*WHAT YOU ARE ASKED TO DO*. Your task is to give the number of lines in the listing that include "code", and nothing else.

*RECORD EXTRACTS*.
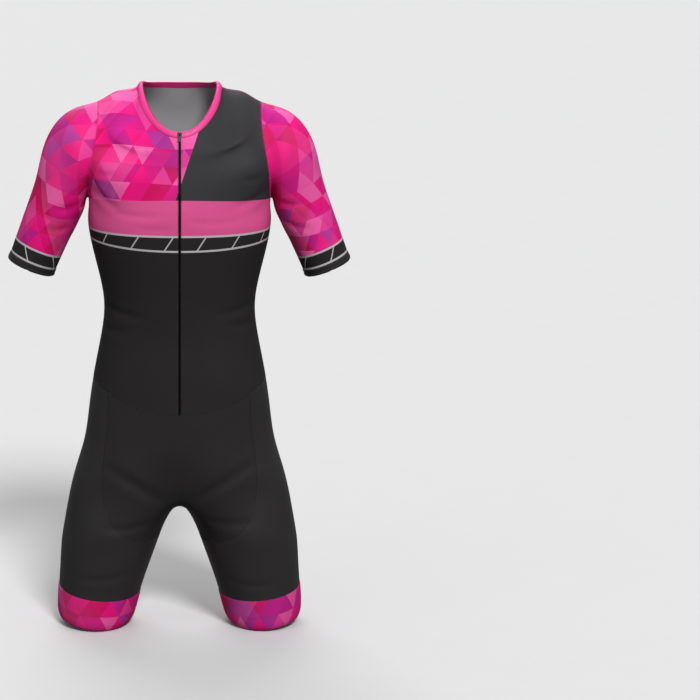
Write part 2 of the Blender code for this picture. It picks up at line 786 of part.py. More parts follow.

==

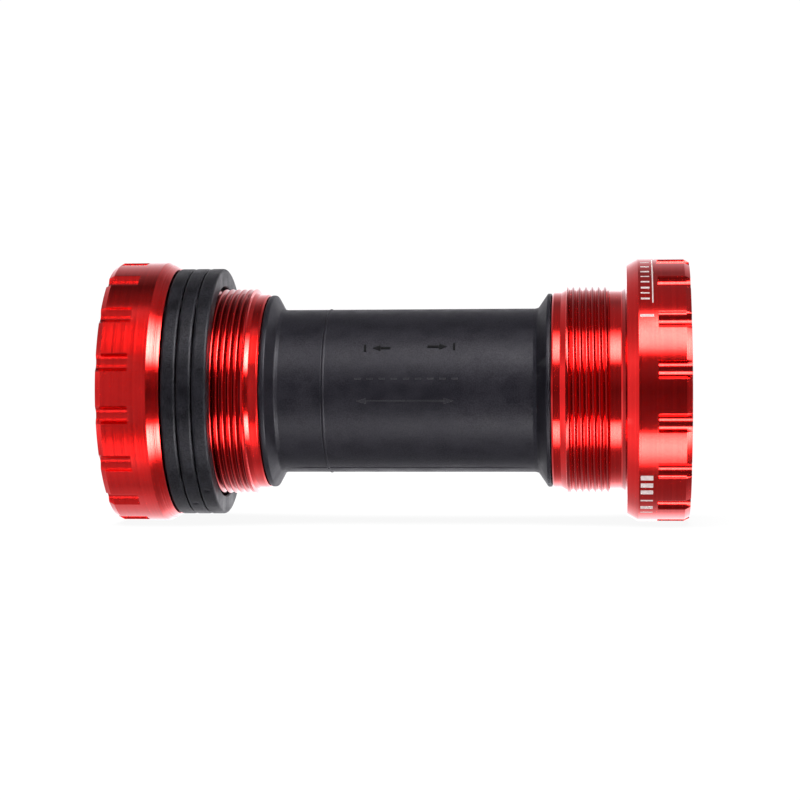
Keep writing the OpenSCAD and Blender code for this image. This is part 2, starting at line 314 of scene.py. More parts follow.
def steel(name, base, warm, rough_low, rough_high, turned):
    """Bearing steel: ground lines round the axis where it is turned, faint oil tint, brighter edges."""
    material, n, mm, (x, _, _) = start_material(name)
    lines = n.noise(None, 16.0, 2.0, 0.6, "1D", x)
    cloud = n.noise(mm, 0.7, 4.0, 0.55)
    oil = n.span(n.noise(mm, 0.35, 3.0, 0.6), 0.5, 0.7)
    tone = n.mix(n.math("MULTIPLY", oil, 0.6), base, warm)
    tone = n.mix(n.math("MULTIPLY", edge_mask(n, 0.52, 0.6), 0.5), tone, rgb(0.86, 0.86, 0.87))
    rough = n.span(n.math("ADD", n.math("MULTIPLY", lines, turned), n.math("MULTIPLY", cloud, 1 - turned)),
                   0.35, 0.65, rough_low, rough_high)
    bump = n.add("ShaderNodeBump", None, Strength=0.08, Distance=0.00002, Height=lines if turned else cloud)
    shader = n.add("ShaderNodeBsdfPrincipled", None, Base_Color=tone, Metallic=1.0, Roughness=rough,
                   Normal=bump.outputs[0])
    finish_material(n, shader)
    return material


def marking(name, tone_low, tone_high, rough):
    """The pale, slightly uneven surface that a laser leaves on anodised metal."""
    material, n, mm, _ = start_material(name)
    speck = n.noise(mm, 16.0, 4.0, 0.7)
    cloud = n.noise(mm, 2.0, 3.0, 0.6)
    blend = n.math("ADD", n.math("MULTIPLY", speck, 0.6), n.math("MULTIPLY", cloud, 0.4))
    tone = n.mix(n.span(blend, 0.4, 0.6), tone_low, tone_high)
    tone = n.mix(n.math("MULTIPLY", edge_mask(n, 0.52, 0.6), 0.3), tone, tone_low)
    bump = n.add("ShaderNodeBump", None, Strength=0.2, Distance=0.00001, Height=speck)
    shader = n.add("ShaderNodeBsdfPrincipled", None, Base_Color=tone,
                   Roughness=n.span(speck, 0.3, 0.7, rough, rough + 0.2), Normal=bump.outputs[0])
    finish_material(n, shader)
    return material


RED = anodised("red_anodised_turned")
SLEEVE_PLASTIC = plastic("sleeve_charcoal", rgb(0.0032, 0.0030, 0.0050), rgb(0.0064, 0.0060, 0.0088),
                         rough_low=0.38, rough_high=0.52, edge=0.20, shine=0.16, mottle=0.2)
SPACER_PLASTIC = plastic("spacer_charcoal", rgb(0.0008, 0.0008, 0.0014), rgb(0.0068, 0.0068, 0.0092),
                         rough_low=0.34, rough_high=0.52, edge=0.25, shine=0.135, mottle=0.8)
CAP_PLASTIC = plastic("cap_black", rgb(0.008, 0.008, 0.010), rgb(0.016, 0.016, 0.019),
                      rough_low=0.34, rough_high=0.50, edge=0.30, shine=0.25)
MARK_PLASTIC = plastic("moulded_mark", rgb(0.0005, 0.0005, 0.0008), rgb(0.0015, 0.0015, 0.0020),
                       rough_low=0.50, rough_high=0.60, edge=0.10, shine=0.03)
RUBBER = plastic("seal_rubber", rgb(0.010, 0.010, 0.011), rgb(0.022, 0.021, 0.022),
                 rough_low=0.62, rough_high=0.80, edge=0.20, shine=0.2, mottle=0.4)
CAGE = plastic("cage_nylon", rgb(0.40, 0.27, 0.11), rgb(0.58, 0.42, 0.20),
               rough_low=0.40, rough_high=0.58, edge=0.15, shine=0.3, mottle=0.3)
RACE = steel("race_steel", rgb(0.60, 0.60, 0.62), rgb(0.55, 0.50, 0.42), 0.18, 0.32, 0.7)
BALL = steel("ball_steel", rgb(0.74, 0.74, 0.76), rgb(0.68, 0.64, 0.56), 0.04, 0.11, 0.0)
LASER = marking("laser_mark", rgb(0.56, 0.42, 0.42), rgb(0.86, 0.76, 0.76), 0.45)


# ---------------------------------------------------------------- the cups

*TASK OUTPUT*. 2